London's Metropolitan Opera debut, 13 Nov 1951, as Amonasro, was followed by 17 consecutive seasons there in such diverse roles as Boris Godunov, Don Giovanni, Scarpia in Tosca, Golaud in Pelléas et Mélisande, the Dutchman in Der fliegende Holländer, Amfortas in Parsifal, Eugene Onegin, and Méphistophélès in Faust. He appeared with the Metropolitan Opera in Toronto as Scarpia in Tosca (1953, 1957) and as the Count in The Marriage of Figaro (1957) and in Montreal as Scarpia in 1953 and also with the MSO in 1964. During these years, too, his dark voice and penetrating interpretations were much admired on the recital platform.

London was Don Giovanni in the memorable performances at the first Vancouver International Festival in 1958 and he also sang in that festival's presentation of the Verdi Requiem. In 1967, for CBC TV in Montreal, he sang the Father in scenes from Charpentier's Louise, with the soprano Constance Lambert.

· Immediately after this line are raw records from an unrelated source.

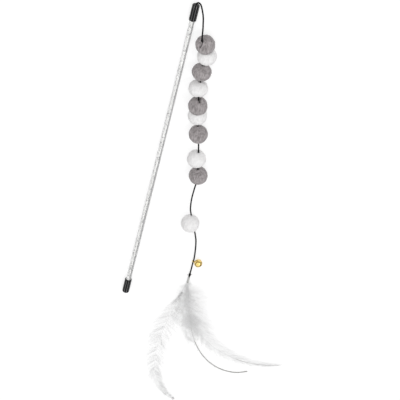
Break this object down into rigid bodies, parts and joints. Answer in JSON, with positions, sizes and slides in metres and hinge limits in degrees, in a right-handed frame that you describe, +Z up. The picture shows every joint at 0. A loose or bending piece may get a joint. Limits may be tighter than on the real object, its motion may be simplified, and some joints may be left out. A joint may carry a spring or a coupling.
{
  "type": "cat teaser wand",
  "caption": "Slim clear glitter rod with ribbed end caps and an elastic cord carrying felt balls, a jingle bell and long white feathers.",
  "frame": {"origin": "on the plane the wand lies on, under the middle of the rod's length", "axes": "+Y along the rod towards the tip that holds the cord, +Z up from the plane it lies on, +X towards the side the cord lies on"},
  "size_m": [0.2189, 0.5911, 0.0245],
  "materials": {
    "clear_acrylic": "gloss",
    "glitter_film": "glitter",
    "black_cap": "satin",
    "elastic_cord": "matte",
    "grey_felt": "matte",
    "white_felt": "matte",
    "bell_brass": "polished",
    "pellet_steel": "plain",
    "binding_thread": "matte",
    "white_feather": "matte",
    "white_down": "matte"
  },
  "bodies": {
    "wand": {"rod_tube": "clear_acrylic", "glitter_film": "glitter_film", "grip_cap": "black_cap", "tip_cap": "black_cap", "anchor_knot": "elastic_cord", "cord_tip": "elastic_cord"},
    "line": {"cord_line": "elastic_cord", "end_knot": "elastic_cord"},
    "ball_1": {"ball_1": "grey_felt"},
    "ball_2": {"ball_2": "white_felt"},
    "ball_3": {"ball_3": "grey_felt"},
    "ball_4": {"ball_4": "white_felt"},
    "ball_5": {"ball_5": "grey_felt"},
    "ball_6": {"ball_6": "white_felt"},
    "ball_7": {"ball_7": "grey_felt"},
    "ball_8": {"ball_8": "white_felt"},
    "ball_9": {"ball_9": "grey_felt"},
    "ball_10": {"ball_10": "white_felt"},
    "bell": {"bell_top": "bell_brass", "bell_bottom": "bell_brass", "bell_loop": "bell_brass"},
    "pellet": {"bell_pellet": "pellet_steel"},
    "feathers": {"feather_binding": "binding_thread", "feather_left": "white_feather", "feather_middle": "white_feather", "feather_right": "white_feather", "plume_1": "white_down", "plume_2": "white_down", "plume_3": "white_down", "plume_4": "white_down"}
  },
  "joints": [
    {"name": "line_swing", "type": "hinge", "parent": "wand", "child": "line", "pos_m": [0.0024, 0.2124, 0.0069], "axis": [0, 0, 1], "range_deg": [0, 120]},
    {"name": "ball_1_spin", "type": "hinge", "parent": "line", "child": "ball_1", "pos_m": [0.01601, 0.16548, 0.0167], "axis": [0.2378, -0.9486, -0.2087], "continuous": true},
    {"name": "ball_2_spin", "type": "hinge", "parent": "line", "child": "ball_2", "pos_m": [0.02005, 0.14936, 0.01315], "axis": [0.2378, -0.9486, -0.2087], "continuous": true},
    {"name": "ball_3_spin", "type": "hinge", "parent": "line", "child": "ball_3", "pos_m": [0.02347, 0.12853, 0.01075], "axis": [0.0868, -0.996, -0.0228], "continuous": true},
    {"name": "ball_4_spin", "type": "hinge", "parent": "line", "child": "ball_4", "pos_m": [0.02547, 0.10646, 0.01388], "axis": [0.0902, -0.9543, 0.2849], "continuous": true},
    {"name": "ball_5_spin", "type": "hinge", "parent": "line", "child": "ball_5", "pos_m": [0.02858, 0.08589, 0.01412], "axis": [0.1792, -0.96, -0.215], "continuous": true},
    {"name": "ball_6_spin", "type": "hinge", "parent": "line", "child": "ball_6", "pos_m": [0.03151, 0.07021, 0.01061], "axis": [0.1792, -0.96, -0.215], "continuous": true},
    {"name": "ball_7_spin", "type": "hinge", "parent": "line", "child": "ball_7", "pos_m": [0.03733, 0.04517, 0.00947], "axis": [0.2375, -0.9669, 0.0933], "continuous": true},
    {"name": "ball_8_slide", "type": "slide", "parent": "line", "child": "ball_8", "axis": [-0.1907, 0.9816, -0.0031], "range_m": [0, 0.009]},
    {"name": "ball_9_spin", "type": "hinge", "parent": "line", "child": "ball_9", "pos_m": [0.04844, -0.01224, 0.00997], "axis": [0.1225, -0.9886, -0.0875], "continuous": true},
    {"name": "ball_10_slide", "type": "slide", "parent": "line", "child": "ball_10", "axis": [-0.3599, 0.933, 0], "range_m": [-0.004, 0.004]},
    {"name": "bell_turn", "type": "hinge", "parent": "line", "child": "bell", "pos_m": [0.0723, -0.14554, 0.0026], "axis": [0, -1, 0], "continuous": true},
    {"name": "pellet_roll", "type": "hinge", "parent": "bell", "child": "pellet", "pos_m": [0.07839, -0.14554, 0.005], "axis": [0.9305, 0, 0.3664], "continuous": true},
    {"name": "feather_twist", "type": "hinge", "parent": "line", "child": "feathers", "pos_m": [0.0725, -0.1713, 0.0019], "axis": [0, -1, 0], "continuous": true}
  ]
}
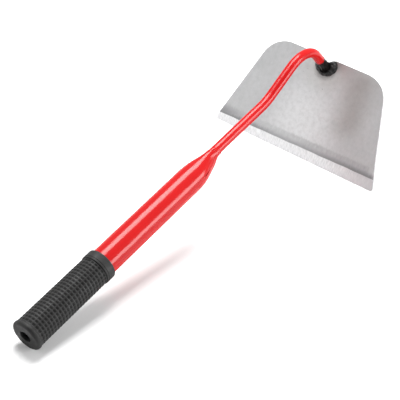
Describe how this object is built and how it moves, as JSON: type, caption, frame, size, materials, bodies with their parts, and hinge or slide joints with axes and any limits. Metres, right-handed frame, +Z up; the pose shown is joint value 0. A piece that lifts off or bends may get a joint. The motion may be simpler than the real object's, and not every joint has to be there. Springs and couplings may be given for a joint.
{
  "type": "hand hoe",
  "caption": "Short draw hoe: broad steel blade with a ground edge, welded to a bent rod neck in a tube handle with a ribbed rubber grip.",
  "frame": {"origin": "on the ground below the middle of the tool's box, with the tool standing on the butt of its grip and its cutting edge", "axes": "+X from the grip to the blade along the ground, +Z up, +Y to the left of someone who holds the grip and looks along the handle"},
  "size_m": [0.4338, 0.1892, 0.12],
  "materials": {
    "blade_steel": "satin rolled steel with a brighter ground bevel",
    "red_enamel": "gloss enamel",
    "burnt_weld": "burnt, lumpy, half gloss",
    "painted_weld": "gloss enamel over a weld bead",
    "black_rubber": "matt moulded ribs"
  },
  "bodies": {
    "root": {"blade": "blade_steel", "neck_rod": "red_enamel", "blade_weld": "burnt_weld", "handle_tube": "red_enamel", "nose_weld": "painted_weld", "rubber_grip": "black_rubber"}
  },
  "joints": []
}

In 1971 the retired singer made his debut as a stage director, producing The Magic Flute for New York's Juilliard School. Subsequently, he was appointed executive director of the National Opera Institute, Washington, DC, and general director of the University of Southern California's Opera Theater until in 1977 a heart attack forced him to retire. A benefit and gala was held at the Kennedy Center in his honour 4 Nov 1981, featuring a panoply of operatic stars such as Nicolai Gedda, Beverly Sills, and Joan Sutherland.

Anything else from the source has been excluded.